Although Lee’s support for reform had alienated many of the corporators at Wells, local reformers were also critical of him for being ‘inattentive and neglectful of his duties’. It was claimed that he had missed the second reading division in December 1831 in order to attend a ball and had absented himself from several other important divisions in favour of ‘sporting occasions’. He tried to excuse his absences to a meeting of reformers in June 1832, but ‘also stated that he did not approve of going into the House as a pledged representative’.9 He was opposed by two staunch reformers at the general election in December 1832, but was narrowly returned in second place.10 He sat as an advocate of ‘moderate Whig principles’ until his retirement in 1837.11 He belatedly joined Brooks’s on 29 Nov. that year.

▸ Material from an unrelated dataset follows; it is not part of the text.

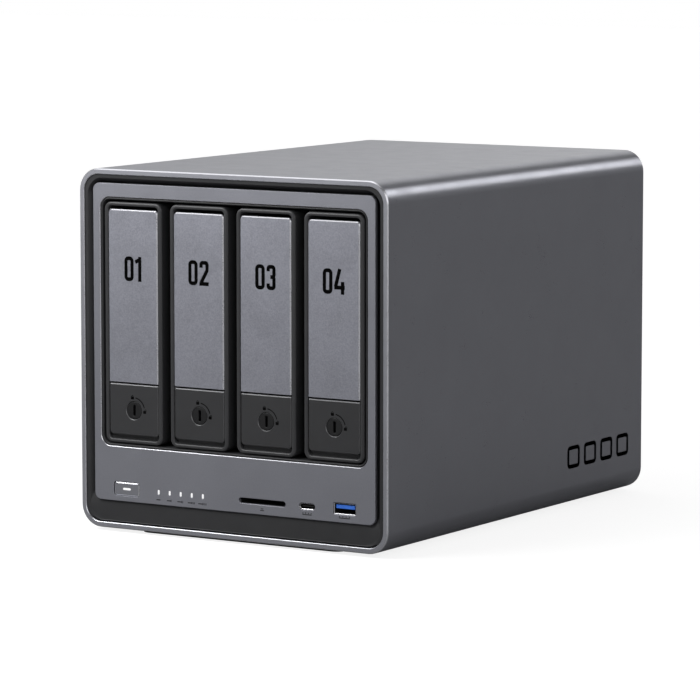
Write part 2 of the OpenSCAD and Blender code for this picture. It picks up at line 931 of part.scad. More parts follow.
module base_cover() {
    play = 0.3;
    color("#4c4d51") difference() {
        translate([0, hatch_y, base_z]) {
            linear_extrude(hatch_t) rounded(hatch_w - 2 * play, hatch_l - 2 * play, 4 - play);
        }
        cover_screw_places() translate([0, 0, base_z - cut]) {
            cylinder(h = hatch_t + 2 * cut, r = screw_r + 0.1);
            cylinder(h = 0.8 + cut, r = screw_head_r + 0.2);
        }
    }
}

module cover_screws() {
    color("#3a3a3c") cover_screw_places() {
        screw_up(base_z + 0.1, wall - 0.1, screw_head_r, 0.7, screw_r - 0.05);
    }
}

module foot(side) {
    color("#161617") foot_places(side) linear_extrude(foot_h + foot_sink) foot_shape(-0.1);
}

module foot_front() {
    foot(-1);
}

module foot_rear() {
    foot(1);
}

module tray(n) {
    y0 = front_y + frame_back;
    y1 = front_y + tray_end;
    color("#2b2b2d") translate([bay_x(n), 0, 0]) difference() {
        union() {
            // Front frame with its back wall
            slab(frame_d, frame_back) difference() {
                panel_shape(frame_w, frame_z0, frame_z1, frame_r);
                panel_shape(slot_w, slot_z0, slot_z1, frame_r - frame_end);
            }
            slab(frame_back - frame_back_t, frame_back) {
                panel_shape(frame_w, frame_z0, frame_z1, frame_r);
            }
            // Sheet beside the drive, and the rails above and below it
            box([-tray_half, y0 - 1, tray_z0], [-tray_half + sheet_t, y1, tray_z1]);
            box([-tray_half, y0 - 1, tray_z0], [tray_half, y1, tray_z0 + rail_t]);
            box([-tray_half, y0 - 1, tray_z1 - rail_t], [tray_half, y1, tray_z1]);
        }
        // Holes for a 2.5-inch drive
        for (y = [-1, 1], z = [-1, 1]) {
            translate([
                -tray_half,
                y1 - ssd_hole_back + y * ssd_hole_y / 2,
                bay_mid_z + z * ssd_hole_z / 2
            ]) rod_x(ssd_hole_r, 3 * sheet_t);
        }
        // Air slots in the sheet and in the frame's back wall
        from = frame_back + tray_air_front;
        to = tray_end - tray_air_back;
        half_h = tray_air_h / 2;
        sheet_slots(-tray_half, 2 * sheet_t, 5, from, to, bay_mid_z - half_h, bay_mid_z + half_h);
        slab(frame_back - frame_back_t - cut, frame_back + cut) for (x = [-8, 0, 8]) {
            translate([x, bay_mid_z + 8]) rounded(4, 60, 1.99);
        }
        // Room for the plate's top edge as the handle swings
        box(
            [-slot_w / 2, front_y + lip_d, slot_z1 - frame_r + frame_end],
            [slot_w / 2, y0 - frame_back_t, slot_z1 + swing_room]
        );
        // Seats of the hinge pin
        translate([0, front_y + hinge_d, hinge_z]) rod_x(pin_r, frame_w + cut);
    }
}

module hinge_pin(n) {
    color("#b4b6ba") translate([bay_x(n), front_y + hinge_d, hinge_z]) rod_x(pin_r, frame_w - 0.2);
}

// Outline of the plate: round at the top corners, square at the seam
module plate_outline(w, z0, z1, r) {
    translate([-w / 2, z0]) square([w, z1 - z0 - r]);
    translate([-w / 2 + r, z0]) square([w - 2 * r, z1 - z0]);
    for (side = [-1, 1]) translate([side * (w / 2 - r), z1 - r]) circle(r);
}

module face_plate(n) {
    color("#8e9098") translate([bay_x(n), 0, 0]) slab(plate_d, plate_back) {
        plate_outline(plate_w, plate_z0, plate_z1, plate_r);
    }
}

// Lever behind the plate: a tray with side flanges, a finger lip and a hinge hub
module handle(n) {
    w = plate_w - 0.4;
    back = plate_back + 1.6;
    flange_d = plate_back + 6;
    flange_t = 1.6;
    lip_h = 2;
    color("#1d1d1f") translate([bay_x(n), 0, 0]) difference() {
        union() {
            slab(plate_back, back) plate_outline(w, plate_z0 + 0.2, plate_z1 - 0.2, plate_r);
            for (side = [-1, 1]) {
                x = side < 0 ? -w / 2 : w / 2 - flange_t;
                box(
                    [x, front_y + plate_back, plate_z0 + 0.2],
                    [x + flange_t, front_y + flange_d, hinge_z - 5]
                );
            }
            box(
                [-w / 2, front_y + plate_back, plate_z0 + 0.2],
                [w / 2, front_y + flange_d, plate_z0 + 0.2 + lip_h]
            );
            intersection() {
                translate([0, front_y + hinge_d, hinge_z]) rod_x(hub_r, w);
                box([-w, front_y + plate_back, hinge_z - 10], [w, front_y + 20, hinge_z + 10]);
            }
        }
        translate([0, front_y + hinge_d, hinge_z]) rod_x(pin_r + running_gap, w + cut);
    }
}

// Press latch under the handle: square at the seam, round at the bottom corners
module latch_outline(grow) {
    mirror([0, 1]) plate_outline(plate_w + 2 * grow, -latch_z1 - grow, -latch_z0 + grow, latch_r + grow);
}

module latch(n) {
    shell_t = 2;
    depth = 10;
    boss_r = lock_r + 1.8;
    color("#2a2a2c") translate([bay_x(n), 0, 0]) difference() {
        union() {
            slab(latch_d, latch_d + shell_t) latch_outline(0);
            slab(latch_d + shell_t - 0.5, latch_d + depth) difference() {
                latch_outline(0);
                latch_outline(-1.4);
            }
            translate([0, 0, lock_z]) rod_y(boss_r, front_y + latch_d + 1, front_y + latch_d + depth);
        }
        translate([0, 0, lock_z]) rod_y(lock_r + running_gap, front_y, front_y + latch_d + depth + cut);
    }
}

module lock(n) {
    front = latch_d + 0.25;
    back = latch_d + 10.6;
    slot_w = 1.4;
    slot_h = 5.5;
    cam = 1.6;
    color("#232325") translate([bay_x(n), 0, lock_z]) difference() {
        union() {
            rod_y(lock_r, front_y + front, front_y + back);
            box([-1.5, front_y + back - 0.1, -1.5], [1.5, front_y + back + cam, 7]);
        }
        box([-slot_w / 2, front_y, -slot_h / 2], [slot_w / 2, front_y + front + 3, slot_h / 2]);
    }
}

shell();
front_bezel();
front_fascia();
drive_cage();
cage_guides();
cage_screws();
backplane_board();
backplane_connectors();
main_board();
board_standoffs();
cpu_heatsink();
memory_socket();
memory_module();
front_io_board();
sd_slot();
usb_c_port();
usb_a_port();
status_lights();
power_button();
button_light();
rear_panel();
panel_screws();
fan_frame();
fan_rotor();
fan_screws();
dust_filter();
filter_magnets();
lan_ports();
hdmi_port();
rear_usb_ports();
dc_inlet();
reset_button();
base_cover();
cover_screws();
foot_front();
foot_rear();
tray(1);  // tray_1
handle(1);  // handle_1
face_plate(1);  // face_plate_1
latch(1);  // latch_1
lock(1);  // lock_1
hinge_pin(1);  // hinge_pin_1
tray(2);  // tray_2
handle(2);  // handle_2
face_plate(2);  // face_plate_2
latch(2);  // latch_2
lock(2);  // lock_2
hinge_pin(2);  // hinge_pin_2
tray(3);  // tray_3
handle(3);  // handle_3
face_plate(3);  // face_plate_3
latch(3);  // latch_3
lock(3);  // lock_3
hinge_pin(3);  // hinge_pin_3
tray(4);  // tray_4
handle(4);  // handle_4
face_plate(4);  // face_plate_4
latch(4);  // latch_4
lock(4);  // lock_4
hinge_pin(4);  // hinge_pin_4
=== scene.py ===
"""Looks of a four-bay network storage enclosure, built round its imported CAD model.

Everything is in metres, in the CAD frame: +Z up, front at -Y, +X to the right.
Places come from the CAD nodes' boxes. Depths are counted back from the case's front rim.
"""
import math

import bmesh
import bpy
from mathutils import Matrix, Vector
from mathutils.geometry import tessellate_polygon


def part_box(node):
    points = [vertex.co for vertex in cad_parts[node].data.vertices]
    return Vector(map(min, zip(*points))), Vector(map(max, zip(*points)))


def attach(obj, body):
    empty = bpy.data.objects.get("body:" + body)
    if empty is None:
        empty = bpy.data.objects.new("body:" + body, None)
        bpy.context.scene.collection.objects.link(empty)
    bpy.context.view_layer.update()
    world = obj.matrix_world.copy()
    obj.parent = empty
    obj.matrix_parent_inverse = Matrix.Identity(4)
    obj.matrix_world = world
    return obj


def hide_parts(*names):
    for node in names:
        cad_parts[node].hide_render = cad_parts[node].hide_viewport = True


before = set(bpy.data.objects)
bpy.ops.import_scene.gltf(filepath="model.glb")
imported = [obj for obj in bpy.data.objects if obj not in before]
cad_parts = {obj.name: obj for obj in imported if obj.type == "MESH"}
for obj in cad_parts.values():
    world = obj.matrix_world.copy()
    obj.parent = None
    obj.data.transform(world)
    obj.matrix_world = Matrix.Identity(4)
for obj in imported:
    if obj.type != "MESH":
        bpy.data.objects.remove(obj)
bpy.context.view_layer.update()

MM = 0.001
BAYS = range(1, 5)
CORNER_STEPS = 10

# ---- places from the CAD model

shell_low, shell_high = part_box("shell")
front_y, rear_y = shell_low.y, shell_high.y
fascia_low, fascia_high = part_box("front_fascia")
bezel_low, bezel_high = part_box("front_bezel")
panel_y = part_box("rear_panel")[1].y
SLEEVE_INNER_RADIUS = 8.35 * MM


def centre(node):
    low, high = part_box(node)
    return (low + high) / 2


# ---- outlines and mesh building


class Outline:
    """A rectangle with its own radius at each corner: lower left, lower right, upper right, upper left."""

    def __init__(self, u0, u1, v0, v1, radii):
        self.box = (u0, u1, v0, v1)
        self.radii = list(radii) if hasattr(radii, "__len__") else [radii] * 4

    @classmethod
    def centred(cls, u, v, width, height, radii):
        return cls(u - width / 2, u + width / 2, v - height / 2, v + height / 2, radii)

    @classmethod
    def facing(cls, low, high, radii):
        """The outline of a box between two corners, as seen from the front."""
        return cls(low.x, high.x, low.z, high.z, radii)

    def inset(self, by):
        return self.moved(by, by, by, by, by)

    def moved(self, left, right, below, above, sharper=0.0):
        """Each side moved inwards by its own amount, and every corner radius reduced by one."""
        u0, u1, v0, v1 = self.box
        radii = [max(r - sharper, 0.02 * MM) for r in self.radii]
        return Outline(u0 + left, u1 - right, v0 + below, v1 - above, radii)

    def points(self):
        u0, u1, v0, v1 = self.box
        corners = ((u0, v0, 1, 1), (u1, v0, -1, 1), (u1, v1, -1, -1), (u0, v1, 1, -1))
        found = []
        for number, ((u, v, du, dv), r) in enumerate(zip(corners, self.radii)):
            for i in range(CORNER_STEPS + 1):
                angle = math.radians(180 + 90 * (number + i / CORNER_STEPS))
                found.append((u + du * r + r * math.cos(angle), v + dv * r + r * math.sin(angle)))
        return found


def circle_points(u, v, radius, count=48):
    return [
        (u + radius * math.cos(2 * math.pi * i / count), v + radius * math.sin(2 * math.pi * i / count))
        for i in range(count)
    ]


def from_front(u, v, depth):
    return (u, front_y + depth, v)


def from_rear(u, v, depth):
    return (u, rear_y - depth, v)


def from_below(u, v, depth):
    return (u, v, depth)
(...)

He died in August 1874 and was succeeded by his son from his first marriage, Vaughan Hanning Vaughan Lee (1836-82), Conservative Member for West Somerset, 1874-82.

Ref Volumes: 1820-1832

Author: Terry Jenkins


  • 1. Bristol Mirror, 20 Dec. 1823. The will was proved under £30,000, 17 July 1819 (PROB 11/1618/335; IR26/791/570).
  • 2. Taunton Courier, 21 June 1826.
  • 3. Bristol Mirror. 10 July; Keene’s Bath Jnl. 19, 26 July, 9 Aug. 1830.
  • 4. The Times, 20 Nov. 1830; Wells City RO 189/8, Lee to Davies, 19 Nov. 1830.
  • 5. Bristol Mirror, 2 Apr. 1831.
  • 6. Ibid. 30 Apr., 7 May 1831.
  • 7. The Times, 21 July 1831.
  • 8. Wells City RO 189/8, Lee to Davies, 13 July 1832.
  • 9. Keene’s Bath Jnl. 30 Jan., 2 Apr., 25 June 1832.
  • 10. Bristol Mirror, 15 Dec. 1832.
  • 11. Dod’s Parl. Companion (1833), 133.